Il che è molto difficile, anche perché l’altra questione subito in ballo, il matrimonio omosessuale e l’adozione da parte di una coppia gay, può diventare una specie di linea del Piave per Alfano e suoi. Se la riforma costituzionale non fosse stata calendarizzata dopo, il governo, una volta incassatala, avrebbe avuto facile gioco su tutto il resto, risultando le minacce di dissociazione o di voto contrario di Ncd, cartucce a salve.
Non solo, ma già all’interno del Pd, l’unanimità è tutt’altro che unanime e sono in tanti –e della parrocchia exdemocristiana di cui Renzi è espressione- a volere trovare una via d’uscita che, ridimensionando l’ambito delle adozioni, acquieti la Cei e l’apparato cattolico, consapevole dell’impossibilità di impedire i matrimoni e, quindi, attestatosi in difesa di insormontabili limiti alle adozioni.
Nel Pd, esondano personaggi di terz’ordine che, per inconsapevolezza dei termini delle questioni, continuano a pronunciare parole che mettono in difficoltà il governo del medesimo Pd. Mi riferisco alla giuliva Serracchiani, incapace, per inadeguatezza ontologica, di ordire un piano di sottile destabilizzazione di Renzi (l’ideologia del tradimento è troppo complessa per essere stata metabolizzata dalla presidente della regione Friuli-Venezia Giulia), ma capacissima di sparare sciocchezze a ruota libera su tutti i temi.
Secondo me non è lontano il giorno che otterrà una promozione a un rango superiore dal quale, però, potrà far meno danni di quelli che combina oggi.

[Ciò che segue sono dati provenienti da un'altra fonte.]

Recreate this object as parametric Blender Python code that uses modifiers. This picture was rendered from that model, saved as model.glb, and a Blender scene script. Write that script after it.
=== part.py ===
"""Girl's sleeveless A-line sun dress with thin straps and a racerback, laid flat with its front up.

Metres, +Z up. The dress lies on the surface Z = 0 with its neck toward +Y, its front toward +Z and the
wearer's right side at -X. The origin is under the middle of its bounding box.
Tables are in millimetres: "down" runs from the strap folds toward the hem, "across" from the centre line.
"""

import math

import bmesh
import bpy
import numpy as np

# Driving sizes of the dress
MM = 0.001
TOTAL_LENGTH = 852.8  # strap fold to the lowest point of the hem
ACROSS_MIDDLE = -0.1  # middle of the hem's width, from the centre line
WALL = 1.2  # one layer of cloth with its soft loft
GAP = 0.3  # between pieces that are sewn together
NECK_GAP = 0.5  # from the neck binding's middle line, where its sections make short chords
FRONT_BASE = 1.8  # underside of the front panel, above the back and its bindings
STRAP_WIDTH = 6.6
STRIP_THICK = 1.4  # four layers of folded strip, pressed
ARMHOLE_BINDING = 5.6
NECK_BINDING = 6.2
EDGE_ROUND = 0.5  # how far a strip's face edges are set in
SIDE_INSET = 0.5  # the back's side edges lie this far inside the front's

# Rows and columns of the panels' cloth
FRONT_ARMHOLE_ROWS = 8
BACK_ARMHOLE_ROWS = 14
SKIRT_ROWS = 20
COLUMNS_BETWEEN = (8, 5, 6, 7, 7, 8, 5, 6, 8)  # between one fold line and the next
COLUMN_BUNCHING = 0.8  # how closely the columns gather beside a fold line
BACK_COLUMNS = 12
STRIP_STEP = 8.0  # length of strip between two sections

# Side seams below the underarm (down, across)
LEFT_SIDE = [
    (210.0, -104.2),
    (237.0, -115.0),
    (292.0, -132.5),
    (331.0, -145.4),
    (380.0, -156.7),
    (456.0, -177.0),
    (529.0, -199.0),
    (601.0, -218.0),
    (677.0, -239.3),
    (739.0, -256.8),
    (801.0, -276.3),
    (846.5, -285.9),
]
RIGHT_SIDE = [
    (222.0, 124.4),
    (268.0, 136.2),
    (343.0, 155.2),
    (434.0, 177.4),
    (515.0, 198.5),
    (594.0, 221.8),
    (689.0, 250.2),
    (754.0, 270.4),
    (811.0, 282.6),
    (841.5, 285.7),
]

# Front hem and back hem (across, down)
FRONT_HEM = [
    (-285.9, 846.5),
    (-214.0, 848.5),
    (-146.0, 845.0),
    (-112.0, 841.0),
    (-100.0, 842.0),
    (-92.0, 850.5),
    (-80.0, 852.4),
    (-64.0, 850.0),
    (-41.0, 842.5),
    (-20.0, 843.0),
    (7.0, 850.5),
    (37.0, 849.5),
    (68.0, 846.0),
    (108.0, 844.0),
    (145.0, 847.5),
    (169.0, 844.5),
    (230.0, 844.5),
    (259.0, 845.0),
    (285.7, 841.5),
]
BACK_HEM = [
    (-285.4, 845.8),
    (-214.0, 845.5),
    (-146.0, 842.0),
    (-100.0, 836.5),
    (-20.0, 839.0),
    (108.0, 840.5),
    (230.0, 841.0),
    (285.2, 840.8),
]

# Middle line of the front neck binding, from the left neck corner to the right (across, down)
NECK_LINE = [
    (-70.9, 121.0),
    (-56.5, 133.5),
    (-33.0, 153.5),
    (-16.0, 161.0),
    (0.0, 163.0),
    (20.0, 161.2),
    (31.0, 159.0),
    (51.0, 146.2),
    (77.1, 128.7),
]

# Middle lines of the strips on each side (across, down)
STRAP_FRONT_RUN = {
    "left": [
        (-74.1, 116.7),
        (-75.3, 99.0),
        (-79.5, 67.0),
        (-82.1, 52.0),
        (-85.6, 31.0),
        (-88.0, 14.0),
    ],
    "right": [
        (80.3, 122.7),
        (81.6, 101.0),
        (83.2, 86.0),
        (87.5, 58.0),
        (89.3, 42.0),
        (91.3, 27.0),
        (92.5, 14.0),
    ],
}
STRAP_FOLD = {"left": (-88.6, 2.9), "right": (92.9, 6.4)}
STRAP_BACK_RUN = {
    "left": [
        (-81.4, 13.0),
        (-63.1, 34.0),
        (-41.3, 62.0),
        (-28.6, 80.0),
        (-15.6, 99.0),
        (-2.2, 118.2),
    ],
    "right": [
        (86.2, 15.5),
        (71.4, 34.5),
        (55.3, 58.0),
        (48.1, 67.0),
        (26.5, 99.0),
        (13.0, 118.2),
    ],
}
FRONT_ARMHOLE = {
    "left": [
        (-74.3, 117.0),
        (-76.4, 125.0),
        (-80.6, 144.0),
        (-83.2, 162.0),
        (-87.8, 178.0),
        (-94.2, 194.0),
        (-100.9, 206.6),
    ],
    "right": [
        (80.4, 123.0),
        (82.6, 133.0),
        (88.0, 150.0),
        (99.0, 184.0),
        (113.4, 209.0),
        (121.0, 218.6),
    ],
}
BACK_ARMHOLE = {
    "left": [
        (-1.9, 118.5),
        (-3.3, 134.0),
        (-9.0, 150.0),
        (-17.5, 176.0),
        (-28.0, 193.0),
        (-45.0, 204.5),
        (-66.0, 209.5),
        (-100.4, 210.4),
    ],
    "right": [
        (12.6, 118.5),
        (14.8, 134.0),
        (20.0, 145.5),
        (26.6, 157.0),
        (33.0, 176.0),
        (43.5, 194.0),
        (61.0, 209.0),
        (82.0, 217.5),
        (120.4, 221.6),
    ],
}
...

Il giovane premier conosce bene la tecnica e l’ha usata più volte, per esempio con la Mogherini, con Delrio e con altre meteore, rivelatesi soltanto piccoli massi scivolati in una semplice scarpata.
C’è poi, altrettanto delicato, il fronte europeo. Il pulpito dal quale il nostro primo ministro ha predicato contro la Germania, ottenendo l’effimero successo di un labile schieramento favorevole sino alla prima tirata d’orecchi della Merkel.

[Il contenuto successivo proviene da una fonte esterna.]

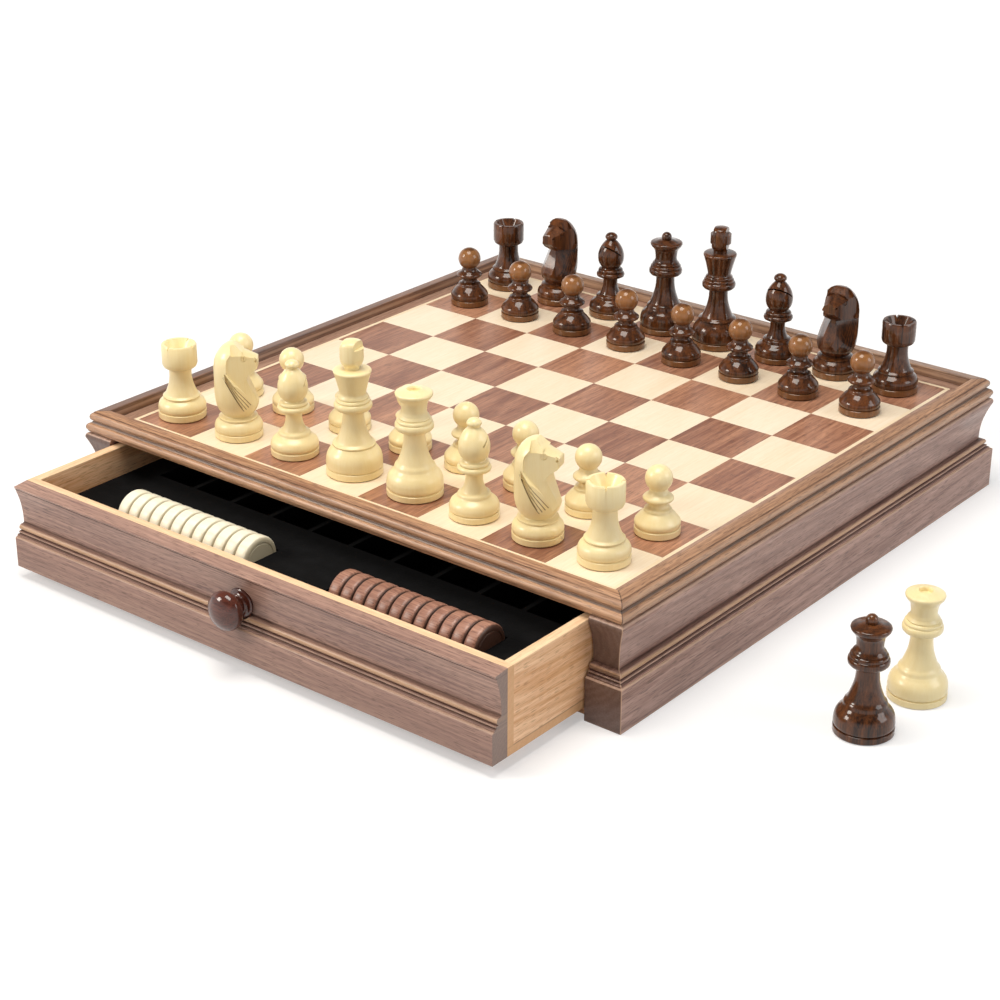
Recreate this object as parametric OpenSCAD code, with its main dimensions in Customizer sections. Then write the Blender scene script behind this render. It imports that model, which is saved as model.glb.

Un vero successo a Bruxelles e a Berlino, serve al Petit poulet non ancora Coqper gonfiare il petto, mostrare i muscoli e recuperare immagine a Roma, in vista delle non lontane elezioni comunali alle quali lui e il Pd si stanno avviando nelle peggiori condizioni. Anche perché una non dichiarata alleanza di testate e di opinionisti sta alacremente lavorando (e subdolamente) a favore degli squinternati del Movimento 4 Stelle, succubi di se stessi e del loro Goebbels, al secolo Gianroberto Casaleggio. La loro possibile vittoria in qualche grande città non va vista come una sciagura: già le esperienze disastrose di Parma, di Livorno e di Gela fanno capire come, alla prova del fuoco, il sistema messo in piedi da Grillo, arruolando gente improbabile del tutto digiuna di amministrazione, si rosolerà a fuoco vivo non appena avrà messo piede, per esempio, al comune di Roma, uno squalo capace di divorare chiunque. L’aspetto negativo, l’unico di un successo dei grillini, riguarda proprio Matteo Renzi e il colpo di immagine che ne riceverebbe.
Ma il premier è furbo e, nel giro di qualche mese, potrebbe far girare a proprio favore il vento che può brevemente gonfiare le vele dei 5Stelle.
Chi vivrà, vedrà e le mozzarelle si contano al cancello: dobbiamo aspettere, ancora aspettare per vedere coma andrà a finire. Siamo spettatori e vittime di uno spettacolo simile a quelli che Ronconi allestiva coinvolgendo il pubblico. Un Orlando furioso, nel quale il diritto all’ira non è di un uomo, ma di un popolo, l’italiano.